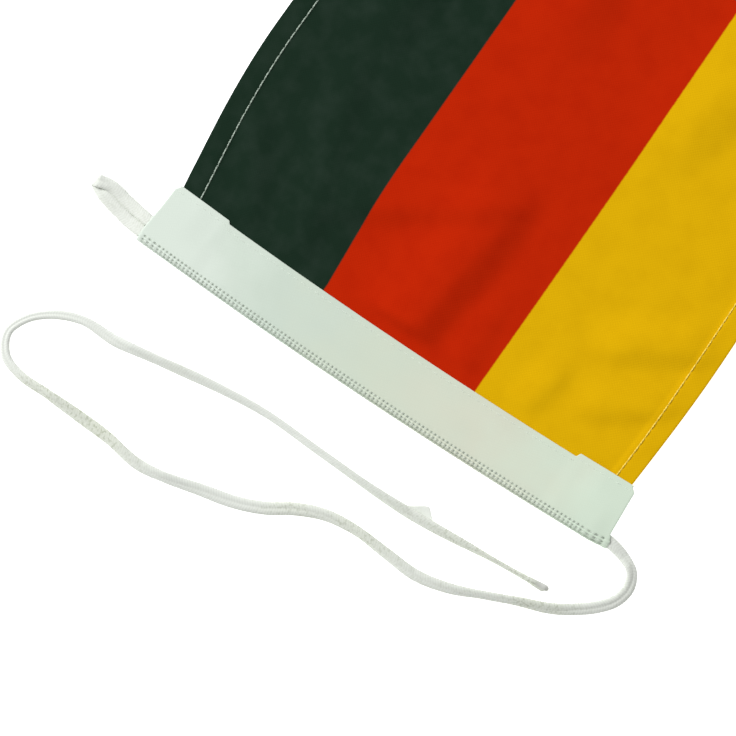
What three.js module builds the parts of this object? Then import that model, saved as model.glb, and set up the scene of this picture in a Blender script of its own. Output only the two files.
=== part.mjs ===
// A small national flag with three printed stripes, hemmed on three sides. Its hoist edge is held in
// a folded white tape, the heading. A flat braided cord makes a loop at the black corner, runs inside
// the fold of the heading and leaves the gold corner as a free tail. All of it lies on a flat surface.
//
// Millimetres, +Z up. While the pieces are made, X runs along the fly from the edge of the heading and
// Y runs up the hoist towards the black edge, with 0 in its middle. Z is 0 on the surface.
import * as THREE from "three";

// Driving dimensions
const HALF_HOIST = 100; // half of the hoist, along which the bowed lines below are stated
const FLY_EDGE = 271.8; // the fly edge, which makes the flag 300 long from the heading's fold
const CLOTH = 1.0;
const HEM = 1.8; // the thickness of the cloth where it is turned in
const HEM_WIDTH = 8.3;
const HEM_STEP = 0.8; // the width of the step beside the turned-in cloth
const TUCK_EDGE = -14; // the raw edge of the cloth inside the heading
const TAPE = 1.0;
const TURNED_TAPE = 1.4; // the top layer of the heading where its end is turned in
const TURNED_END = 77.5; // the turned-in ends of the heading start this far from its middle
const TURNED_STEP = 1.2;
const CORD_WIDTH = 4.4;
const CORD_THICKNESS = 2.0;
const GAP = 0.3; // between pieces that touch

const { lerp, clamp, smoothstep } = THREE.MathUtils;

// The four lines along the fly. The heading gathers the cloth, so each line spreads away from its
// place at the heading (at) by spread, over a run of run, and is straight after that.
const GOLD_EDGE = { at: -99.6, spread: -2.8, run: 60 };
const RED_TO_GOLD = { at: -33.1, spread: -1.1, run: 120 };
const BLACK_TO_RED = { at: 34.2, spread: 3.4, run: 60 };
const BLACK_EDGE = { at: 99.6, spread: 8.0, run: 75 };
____
◆ **SET EXERCISE**
Copy out all lines that carry the word "this".

◆ **CORRECT RESULT**
What three.js module builds the parts of this object? Then import that model, saved as model.glb, and set up the scene of this picture in a Blender script of its own. Output only the two files.
const TURNED_END = 77.5; // the turned-in ends of the heading start this far from its middle